A man looks on as smoke rises from buildings in Dahiyeh, Beirut, Lebanon, October 6, 2024. (AP/Hussein Malla)

On Thursday, Sky News Arabic reported that Qaani, in the course of interrogations by the IRGC, had a heart attack and was rushed to a hospital. The report also said Qaani’s chief of staff, Ehsan Shafiqi, is under scrutiny.

All the reports remain unconfirmed, and none could be independently verified.

Some of the reports have suggested that Qaani came under suspicion by the Iranian government after an Israeli airstrike targeted presumed Nasrallah successor Hashem Safieddine, in a meeting that Qaani was supposed to attend. This is the same strike in which he was previously rumored to have been killed.

On Wednesday, an adviser to the IRGC commander-in-chief Hossein Salami dismissed the speculation, telling semi-official Iranian news agency Tasnim that the Quds Force leader was “in perfect health,” and that he would in fact receive a military honor from Supreme Leader Ali Khamenei “in the next few days.”

Tehran named Qaani the head of the IRGC’s Quds Force after the United States assassinated his powerful predecessor Qassem Soleimani in a drone strike in Baghdad in 2020. The IRGC is a US-designated terrorist organization.

The Quds Force spearheads dealings with Iran’s proxy groups across the Middle East, which include Hezbollah in Lebanon, Hamas in Gaza and the Houthi rebels in Yemen.

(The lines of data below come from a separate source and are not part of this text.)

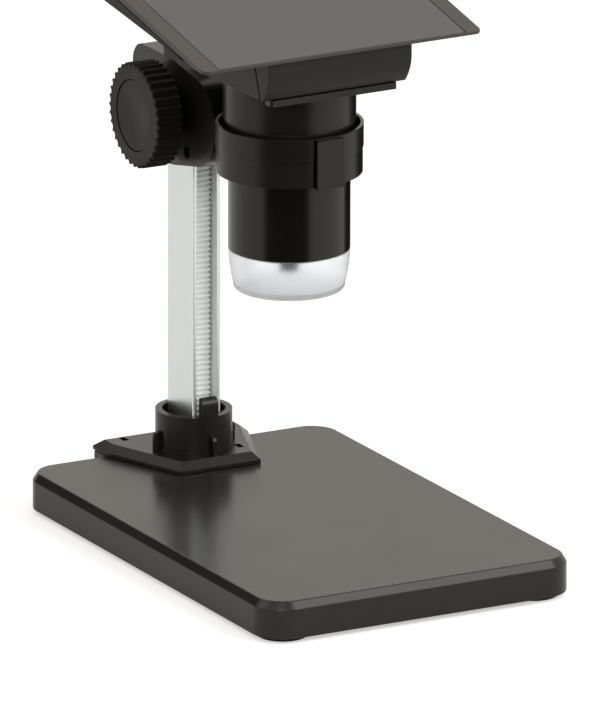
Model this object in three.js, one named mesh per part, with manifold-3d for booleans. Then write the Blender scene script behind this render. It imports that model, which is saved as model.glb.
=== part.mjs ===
// A digital microscope on a desk stand. A flat ballasted base carries an aluminium column with a
// toothed rack in its front channel. A moulded carriage climbs the rack by a pinion that two fluted
// knobs turn, and its split ring holds the microscope: a round barrel with a frosted light cap below,
// and a head with a tilted screen above.
//
// Millimetres, +Z up, the viewer at -Y. The origin lies on the table, under the middle of the
// outline that the base and the overhanging column foot make together.

import * as THREE from 'three';
import { mergeVertices } from 'three/addons/utils/BufferGeometryUtils.js';
import { ConvexGeometry } from 'three/addons/geometries/ConvexGeometry.js';
import Module from 'manifold-3d';

const wasm = await Module();
wasm.setup();

// Driving dimensions

// Space left between two pieces that touch, and how far a cut runs past the face that it opens.
const gap = 0.3;
const overrun = 1;

const base = {
  width: 129.1,
  depth: 195,
  height: 14,
  cornerRadius: 12,
  chamferIn: 1.9,
  chamferDown: 3,
  wall: 2.6,
  bossInset: 13,
  bossRadius: 4.2,
  lugHalfWidth: 30,
  lugReach: 7.6,
};

const cover = { thickness: 3.4, footRecess: 0.8 };

const ballast = { width: 84, depth: 132, thickness: 4, forward: 14 };

const rubberFoot = { radius: 8.5, reach: 1.8, edge: 0.7 };

// Screws: shank radius, head radius, head height and length under the head.
const baseScrew = { radius: 1.5, headRadius: 2.9, headHeight: 1.4, length: 7.5 };
const carriageScrew = { radius: 1.4, headRadius: 2, headHeight: 1.8, length: 25 };
const columnBolt = { radius: 1.9, headRadius: 3.8, headHeight: 2.6, length: 20 };
const footScrew = { radius: 1.3, headRadius: 2.5, headHeight: 1.6, length: 5.6 };
const neckScrew = { radius: 1.2, headRadius: 2.1, headHeight: 1.3, length: 3.1 };
const knobScrew = { radius: 1.1, headRadius: 3, headHeight: 1.7, length: 8 };

const column = {
  width: 11.8,
  depth: 20.4,
  top: 190,
  setback: 15.9,
  channelWidth: 8.4,
  channelDepth: 8,
  edgeRadius: 0.6,
  boreRadius: 2.2,
  boreBehind: 4,
  capHeight: 2.6,
  capPlug: 7,
};

// The moulded foot of the column: a six-sided bevelled plate with a collar, four ribs and a tongue.
const foot = {
  frontHalfWidth: 17,
  rearHalfWidth: 30.2,
  front: 21.6,
  shoulder: 13.4,
  rear: 24,
  height: 4.3,
  sideHeight: 1.6,
  bevelIn: 3.3,
  floor: 2,
  collarRadius: 14.3,
  collarTop: 18.7,
  ribReach: 17.1,
  ribThickness: 1.5,
  ribTop: 11.3,
  ribRound: 2,
  tongueWidth: 6.7,
  tongueThickness: 2.9,
  tongueTop: 25.5,
  tongueRound: 2.8,
  slotWidth: 2.4,
  slotLength: 4.6,
  slotShift: 2.1,
  slotSide: 22.3,
  slotBehind: 18,
  slotFrontSide: 11.9,
  slotFront: 9.7,
  screwSide: 20,
  screwBehind: 6,
};

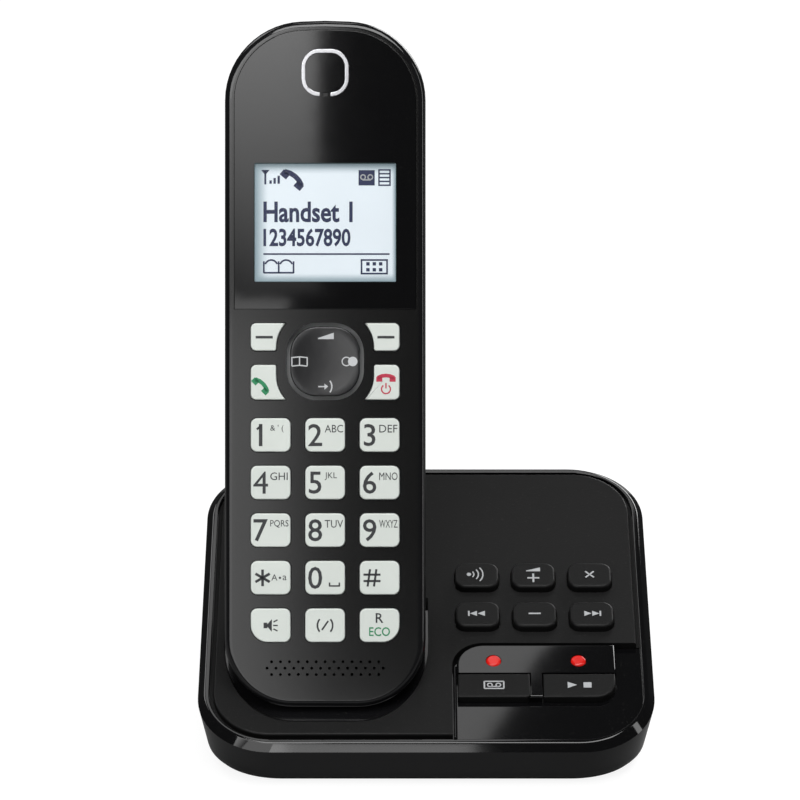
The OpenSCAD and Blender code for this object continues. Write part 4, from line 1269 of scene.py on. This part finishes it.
# %% Small keys
SMALL_TOP = TOP_N + 1.85
first = rounded_block("small_key", SMALL_W, SMALL_H, -0.7, SMALL_TOP, SMALL_R)
softened(first, SMALL_TOP, 0.7)
for key, column, row in SMALL_KEYS:
    cap = copied(key, first.data, *small_place(column, row))
    dressed(settled(cap, ON_TOP), "cap_" + key, key, MATTE_BLACK, [key])
bpy.data.objects.remove(first)

# %% Signs of the small keys
SMALL = (SMALL_TOP + 0.004, PALE_INK)
for key, column, row in SMALL_KEYS:
    x, y = small_place(column, row)
    if key == "page_key":
        marks = [dot(x - 1.9, y, 0.55, *SMALL)]
        marks += [sweep(x - 2.2, y, r, 0.32, -38, 76, *SMALL) for r in (1.5, 2.6, 3.7)]
    elif key == "volume_up_key":
        marks = [wedge(x, y + 1.7, 3.4, 1.3, *SMALL)]
        marks += [bar(x, y - 1.2, *size, *SMALL) for size in ((2.9, 0.45), (0.45, 2.9))]
    elif key == "erase_key":
        marks = [bar(x, y, 2.9, 0.4, *SMALL, turn) for turn in (45, -45)]
    elif key == "volume_down_key":
        marks = [bar(x, y, 2.9, 0.45, *SMALL)]
    else:
        way = -1 if key == "rewind_key" else 1
        marks = [bar(x + way * 2.1, y, 0.4, 1.7, *SMALL)]
        marks += [arrow(x + way * d, y, 1.7, 1.7, *SMALL, 90 - way * 90) for d in (-0.9, 1.0)]
    printed(marks, "print_" + key, ON_TOP, key)

# %% Signs of the large keys
BIG, y = (BLOCK_TOP + 0.004, PALE_INK), 19.4
x, play_x = LIGHTS
tape = [bar(x, y + d, 4.6, 0.35, *BIG) for d in (-1.15, 1.15)]
tape += [bar(x + d, y, 0.35, 2.3, *BIG) for d in (-2.3, 2.3)]
tape += [sweep(x + d, y, 0.55, 0.3, 0, 360, *BIG) for d in (-1.0, 1.0)]
printed(tape + [bar(x, y - 0.5, 2.0, 0.3, *BIG)], "print_answer_key", ON_TOP, "answer_key")
play = [arrow(play_x - 1.7, y, 2.2, 2.0, *BIG), bar(play_x + 1.9, y, 1.9, 1.7, *BIG)]
printed(play, "print_play_key", ON_TOP, "play_key")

A demonstrator stands in the rain holding a photo of (L to R) Iran’s Supreme Leader Ali Khamenei, late Lebanese Hezbollah leader Hassan Nasrallah, killed by an Israeli airstrike on September 27, 2024, and Iran’s Islamic Revolutionary Guard Corps (IRGC) Quds Force commander Qasem Soleimani, killed by a US drone strike in January 2020, during an anti-Israel protest in Tehran’s Palestine Square on September 28, 2024. (Atta Kenare/ AFP)

Iran’s proxy forces in the Middle East have been attacking Israel since October 7, 2023, when the Hamas terror group launched a cross-border assault into the country, killing some 1,200 people and taking 251 hostages, starting an ongoing war.

Hezbollah, which began attacking Israel daily in the wake of the Hamas attack, has suffered a series of devastating security breaches in recent weeks, including the explosions of thousands of their operatives’ pagers and walkie-talkies in an attack widely blamed on Israel, and Israeli airstrikes that have devastated the group’s leadership.

Earlier this month, Israel launched a ground offensive in southern Lebanon to push back the terror group, destroy its weapons stores and infrastructure, and remove the threat of an invasion from Lebanon similar to Hamas’s attack last year from Gaza.

The reported investigation into Israeli infiltration also comes after Iran launched some 181 ballistic missiles at Israel earlier this month, killing one Palestinian and wounding two Israelis, though most missiles were intercepted by air defenses.

Israel has vowed to respond to that attack, in a time and manner of its choosing, and is said to be considering strikes on Iranian military bases, oil infrastructure or even nuclear facilities.